Eine weitere schockierende Meldung von der Elfenbeinküste macht die Dringlichkeit einer verbindlichen Gesetzeslage noch einmal deutlich: 137 Kindersklaven haben ivorische Behörden Anfang 2020 befreit, die auf Kakaoplantagen zur Arbeit gezwungen wurden.
2019 haben die Niederlande ein Gesetz zur Bekämpfung ausbeuterischer Kinderarbeit verabschiedet. Die Unternehmen werden darin zu einer Sorgfaltsprüfung bezüglich Kinderarbeit verpflichtet. Dabei steht u.a. die Schokoladenindustrie im Fokus, die bei Nichteinhaltung mit strafrechtlichen Maßnahmen rechnen muss. Allerdings soll es erst 2022 in Kraft treten.
Die Entwicklungsorganisation INKOTA und das Forum Fairer Handel fordern von der Bundesregierung ein Lieferkettengesetz, das Unternehmen haftbar macht, wenn sie eine Mitverantwortung für ausbeuterische Kinderarbeit tragen. Es darf nicht sein, dass Unternehmen sich durch Missachtung von Menschenrechten Superprofite verschaffen. Umso unverständlicher ist es, dass in Deutschland die Verhandlungen über Eckpunkte für ein Lieferkettengesetz im Bundeskabinett mehrmals vertagt wurden, weil Wirtschaftsminister Altmaier eine wirksame gesetzliche Regelung weiter blockiert. Das ist die Politik der Großen Koalition!

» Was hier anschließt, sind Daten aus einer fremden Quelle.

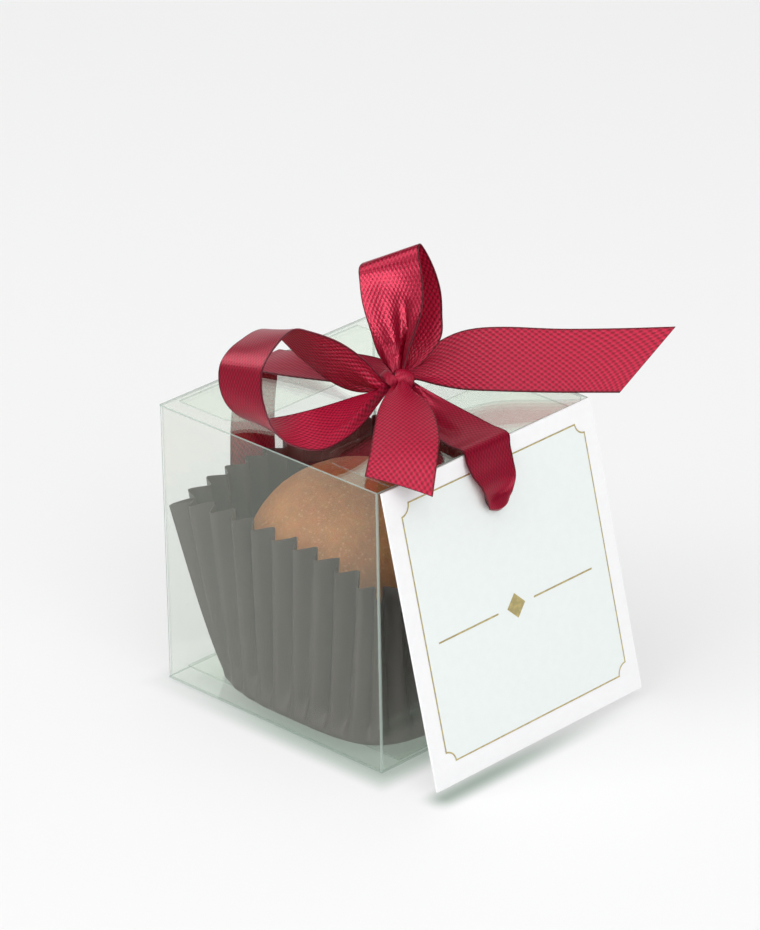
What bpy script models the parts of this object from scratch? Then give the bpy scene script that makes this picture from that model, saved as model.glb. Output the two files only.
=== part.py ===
"""Gift pack of one laddu: a ball of sweet in a pleated paper case, shut in a clear folded box that
a satin ribbon ties round and closes with a bow, with a square card tag hung on the ribbon.

Metres, +Z up. The origin is on the floor under the middle of the box. The tag hangs on the -Y wall.
Dimensions below are in millimetres and become metres in one place each, with MM.
"""
import math

import bmesh
import bpy
from mathutils import Matrix, Vector, noise

MM = 0.001
TINY = 1e-7  # metres
GAP = 0.3  # clearance between two pieces that touch
LAP = 0.1  # how far one panel of a folded sheet runs into the next
FLUSH = 0.01  # keeps two panels' faces off one plane

# ribbon
RIBBON_THICK = 0.3
KNOT_CENTRE = Vector((2.0, -4.0, 55.5))
KNOT_RADIUS = 2.2
NUDGE = 0.05  # step along a strand that its direction is read over
BOW_TURN = math.radians(45)  # the bow faces the box's -X -Y corner
BOW_TILT = math.radians(25)  # and leans back

# clear box
BOX_SIDE = 50.0
BOX_BOTTOM = RIBBON_THICK + GAP
BOX_TOP = 51.0
FILM = 0.3
FLAP_FRONT = 17.5
FLAP_BACK = 14.8
FLAP_HALF_WIDTH = 20.8
FLAP_CORNER = 4.5
TUCK_LENGTH = 12.0
TUCK_INSET = 1.5

# paper case
PAPER_THICK = 0.25
CASE_Z = BOX_BOTTOM + 2 * FILM + 2 * GAP + PAPER_THICK / 2
CASE_BASE = 23.75  # half width of the base, whose corners are rounder the lower their power is
BASE_SHIFT = -0.45  # the base lies this far along X, clear of the tuck inside the +X wall
BASE_POWERS = (2.6, 4.2, 2.8, 2.8)  # -X +Y, -X -Y, +X -Y and +X +Y corners
BASE_ROUND = 0.9  # how far the flat of the base stops short of its outline
CASE_RIDGE = 24.25  # half width of the square that the outer folds reach at the rim
CASE_VALLEY = 22.1  # and the inner folds
CASE_RIM = 34.3  # height of the rim at the middle of a side
RIM_TILT = 0.045  # how much higher the rim is for each millimetre towards +Y
CORNER_DROP, DROP_POWER = 2.85, 3.5  # how far the rim dips at the corners, and how late
VALLEY_RISE = 0.4  # inner folds stand this much higher
PLEATS_PER_WALL = (10, 10, 10, 11)  # -X, -Y, +X and +Y walls
CASE_LEVELS = (0.03, 0.33, 0.66, 1.0)
CASE_FLARE = 0.85  # power of the level that bows the wall out

# laddu
LADDU_RADIUS = 18.7
LADDU_CENTRE = Vector((-2.7, 2.7, 20.3))
LADDU_REST_Z = CASE_Z + PAPER_THICK / 2 + GAP
UNEVEN, UNEVEN_PITCH = 0.12, 0.09  # how far the ball is off round, and how closely it varies
GRAIN, GRAIN_PITCH = 0.06, 0.7

# tag
TAG_WIDTH = 49.3
TAG_HEIGHT = 50.8
TAG_THICK = 0.4
TAG_TOP = Vector((-0.5, -26.0, 51.3))  # middle of the top edge of the front face
TAG_LEAN = math.radians(13)
TAG_YAW = math.radians(0.6)
PUNCH_DEPTH = 6.0
HOLE_RADIUS = 2.6
HOLE_DOWN = 8.2
HOLE_X = -0.3

# Each strand of ribbon is a row of stations: its two edges and how far its middle bulges out.
# The bow's stations are in its own frame: right, up and away from the side it faces.
LEFT_LOOP = (
    ((-0.7, -0.3, -0.5), (-1.0, 0.4, 1.5), 0.0),
    ((-2.7, -0.1, -2.5), (-3.7, -1.8, 1.5), 0.6),
    ((-5.6, 2.9, -4.0), (-7.3, -2.0, 4.0), 0.5),
    ((-9.7, 5.9, -4.5), (-11.5, -0.2, 4.3), 0.2),
    ((-14.6, 7.8, -4.4), (-16.4, 3.8, 5.4), 0.0),
    ((-17.4, 7.1, -4.9), (-21.6, 7.4, 5.0), 0.0),
    ((-20.3, 5.1, -6.9), (-26.4, 7.1, 1.7), 0.0),
    ((-22.2, 2.0, -9.0), (-29.2, 3.2, -0.8), 0.0),
    ((-22.5, -1.3, -10.5), (-29.5, -0.7, -2.3), 0.0),
    ((-22.0, -4.5, -12.5), (-28.0, -4.2, -3.7), 0.0),
    ((-20.6, -8.1, -14.5), (-24.6, -6.4, -5.1), 0.0),
    ((-17.7, -10.6, -15.7), (-19.7, -6.0, -6.0), 0.0),
    ((-13.2, -11.5, -16.3), (-15.6, -5.2, -7.7), 0.0),
    ((-8.9, -9.6, -12.6), (-11.1, -4.0, -3.8), 0.2),
    ((-5.8, -6.9, -7.8), (-7.5, -2.9, -0.8), 0.5),
    ((-3.3, -3.8, -2.8), (-4.4, -2.0, 0.0), 0.5),
    ((-1.1, -1.2, -0.5), (-1.4, -0.7, 0.8), 0.0),
)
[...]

Dabei wären die Kakaofirmen durchaus in der Lage, faire Preise für ihren wichtigsten Rohstoff zu bezahlen. So hat bspw. Lindt & Sprüngli seine Kapitalgeber mit einer um 75 Prozent höheren Dividende am gestiegenen Gewinn beglückt. Ganz nebenbei: der Konzernchef hat im vergangenen Jahr knapp 3,5 Millionen Franken verdient. Trotzdem beharrt der Schweizer Verband Chocosuisse weiter auf «Freiwilligigkeit».
Ein existenzsicherndes Einkommen würde für die Familien der Kakaobauern nur knapp die Existenz sichern – aber selbst das wird ihnen verwehrt. Da hilft nur ein Boykott, begleitet von vielfältigen Aktionen, die den Skandal verdeutlichen – das wäre ein Anfang. Es geht um die Menschenrechte ausgebeuteter Kinder und nicht um den Schutz der Profite der Schokoladenkonzerne.